Indeed, these days trader and central banker are often one and the same. At least half a dozen former governors of the Federal Reserve now hold high-paying jobs on Wall Street, where they provide advice to currency and bond traders. One former Fed governor now employed by an investment bank was recently described by The New York Times as selling his inside knowledge of the Fed for $100 a minute. The value of this sort of advice always will be proportional to the activities of the central bank, and so former central bankers, and those who buy them, share an immediate financial interest in keeping the central bank active.

They also share an interest in the central bank remaining inscrutable. Most central banks, including the Federal Reserve, refuse to explain their actions. They operate on the odd assumption that markets function more smoothly with less knowledge than with more. There was only a brief period in the early 1970s during which the Fed released the minutes of its meetings, five years after they had occurred. The stated reason for this indiscretion was a desire to provide professional economists with data, so they might better understand the institution. But fairly quickly it became clear that the Fed and the economists shared an agenda -- to attack the claims of a new book by a pair of heretics. That book was A Monetary History of the United States, 1867-1960, written by Milton Friedman and Anna Jacobson Schwartz.
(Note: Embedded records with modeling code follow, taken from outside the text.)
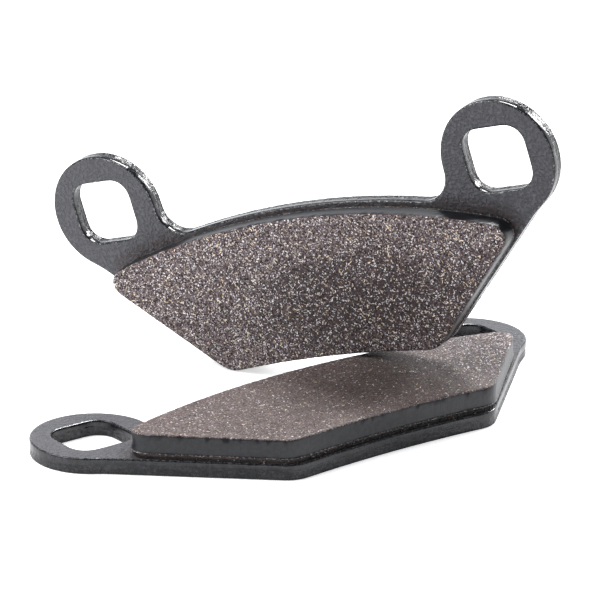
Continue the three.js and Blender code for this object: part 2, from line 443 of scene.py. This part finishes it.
def distances_to_block(plate, pad):
    """How far each point of the plate's upper face lies from the block's foot, in millimetres."""
    foot = evenly(own_outlines(f"{pad['name']}_friction_block", pad["place"])[0][0], clockwise=False)[0]
    home = pad["place"].inverted()
    out = []
    for vertex in plate.data.vertices:
        x, y, z = (home @ vertex.co) / MM
        nearest = float(np.hypot(*(foot - (x, y)).T).min())
        out.append(nearest if z > plate_thickness / 2 else NO_BLOCK_NEAR)
    return out


plate_finish = plate_paint()
plate_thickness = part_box("lower_backing_plate")[1].z / MM
for which, pad in pads.items():
    node = f"{which}_backing_plate"
    ready, low, high = outlined(node, pad)
    plate = layered_mesh(f"{which}_stamped_plate", ready, stamped_profile(high - low), pad)
    to_block = plate.data.attributes.new("to_block", "FLOAT", "POINT")
    to_block.data.foreach_set("value", distances_to_block(plate, pad))
    plate.data.materials.append(plate_finish)
    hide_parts(node)
    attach(plate, pad["body"])

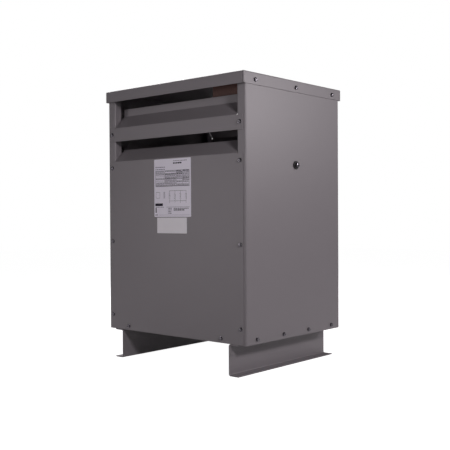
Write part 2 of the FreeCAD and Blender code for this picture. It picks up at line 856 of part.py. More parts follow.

It explained, among other things, how the Great Depression had been caused by the idiocy of the Federal Reserve.

[1] To our knowledge of Keynes' financial activities, Millman contributes the observation made of him by his fellow Bloomsburian, Lytton Strachey: "He brings off his copulations and speculations with the same calculating odiousness; he has a boy with the same mean pleasure with which he sells at the top of the market, and can hardly tell the difference between pocketing 15 percent and kissing Duncan."